── DATA SEGMENT

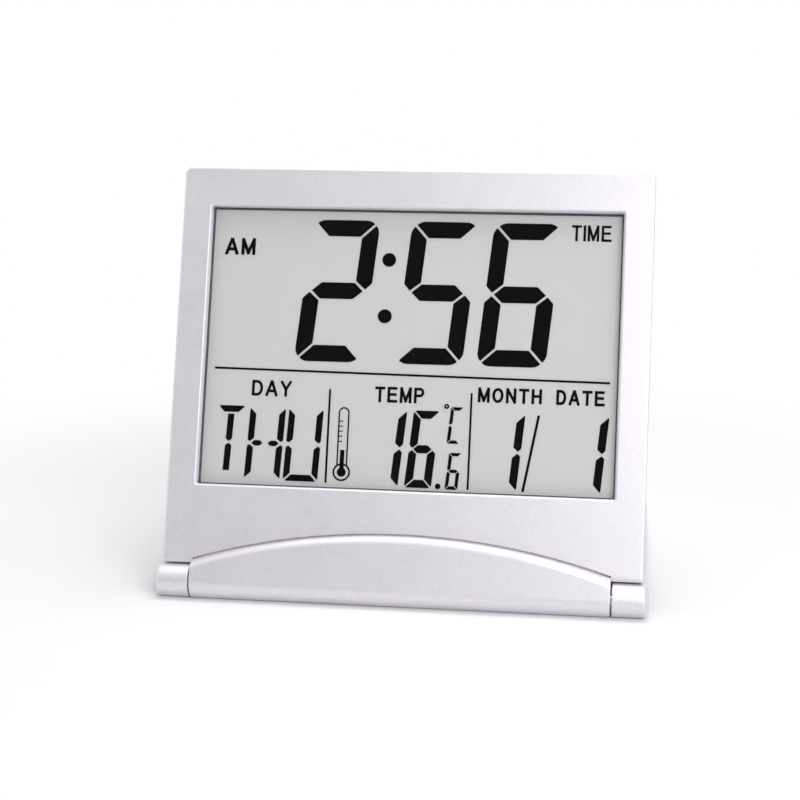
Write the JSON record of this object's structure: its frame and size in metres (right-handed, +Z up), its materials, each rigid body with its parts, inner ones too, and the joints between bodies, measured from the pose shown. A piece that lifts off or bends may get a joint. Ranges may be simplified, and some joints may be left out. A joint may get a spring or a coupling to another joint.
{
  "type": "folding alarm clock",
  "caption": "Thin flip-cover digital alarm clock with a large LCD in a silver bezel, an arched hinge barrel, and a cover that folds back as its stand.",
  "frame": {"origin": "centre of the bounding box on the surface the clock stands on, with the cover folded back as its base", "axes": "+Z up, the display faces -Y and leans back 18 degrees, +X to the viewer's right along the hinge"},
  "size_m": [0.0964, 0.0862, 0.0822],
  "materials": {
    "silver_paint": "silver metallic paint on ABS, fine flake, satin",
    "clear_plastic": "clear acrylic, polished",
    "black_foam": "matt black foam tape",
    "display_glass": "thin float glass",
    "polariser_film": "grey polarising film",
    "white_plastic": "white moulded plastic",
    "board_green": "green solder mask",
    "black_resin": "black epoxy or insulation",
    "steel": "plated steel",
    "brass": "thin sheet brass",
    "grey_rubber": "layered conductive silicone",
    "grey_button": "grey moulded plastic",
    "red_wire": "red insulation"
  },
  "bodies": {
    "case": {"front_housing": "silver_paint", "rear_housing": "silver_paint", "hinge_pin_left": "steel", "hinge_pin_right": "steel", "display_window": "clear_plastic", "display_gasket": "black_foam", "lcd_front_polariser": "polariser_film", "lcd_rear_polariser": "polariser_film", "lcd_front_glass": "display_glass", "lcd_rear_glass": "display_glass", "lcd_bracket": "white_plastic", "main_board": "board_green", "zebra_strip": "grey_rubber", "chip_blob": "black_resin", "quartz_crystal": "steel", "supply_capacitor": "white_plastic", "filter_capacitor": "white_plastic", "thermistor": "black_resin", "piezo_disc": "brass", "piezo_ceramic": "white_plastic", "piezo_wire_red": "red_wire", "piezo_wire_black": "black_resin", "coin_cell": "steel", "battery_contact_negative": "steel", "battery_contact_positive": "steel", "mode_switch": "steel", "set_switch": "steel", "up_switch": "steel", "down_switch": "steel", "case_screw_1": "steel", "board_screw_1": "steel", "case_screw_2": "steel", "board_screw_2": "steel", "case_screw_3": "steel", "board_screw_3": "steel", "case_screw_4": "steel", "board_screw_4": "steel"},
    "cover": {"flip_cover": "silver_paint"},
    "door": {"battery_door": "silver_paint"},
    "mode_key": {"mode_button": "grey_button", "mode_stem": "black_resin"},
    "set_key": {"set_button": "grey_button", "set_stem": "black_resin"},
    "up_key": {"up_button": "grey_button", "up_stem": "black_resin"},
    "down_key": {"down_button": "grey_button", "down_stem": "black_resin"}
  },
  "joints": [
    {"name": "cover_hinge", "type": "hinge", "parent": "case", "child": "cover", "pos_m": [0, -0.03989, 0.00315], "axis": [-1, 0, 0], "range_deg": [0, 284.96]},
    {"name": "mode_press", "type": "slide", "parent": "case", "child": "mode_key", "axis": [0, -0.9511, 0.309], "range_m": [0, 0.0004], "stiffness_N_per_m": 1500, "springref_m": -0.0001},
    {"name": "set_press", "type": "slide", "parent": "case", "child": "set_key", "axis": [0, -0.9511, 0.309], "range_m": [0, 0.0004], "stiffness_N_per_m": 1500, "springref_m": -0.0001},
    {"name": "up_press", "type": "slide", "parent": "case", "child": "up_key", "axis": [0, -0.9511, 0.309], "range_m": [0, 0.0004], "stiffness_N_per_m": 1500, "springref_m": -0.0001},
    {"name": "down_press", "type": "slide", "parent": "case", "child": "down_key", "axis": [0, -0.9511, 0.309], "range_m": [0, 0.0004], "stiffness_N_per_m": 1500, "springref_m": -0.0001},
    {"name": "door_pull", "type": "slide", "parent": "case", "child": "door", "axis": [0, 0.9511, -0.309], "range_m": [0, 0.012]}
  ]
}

────

• INSTRUCTIONS TO FOLLOW:
Find every line in the listing that holds the string "materials", then say how many there are as a bare number.

• ANSWER TO THIS EXERCISE:
2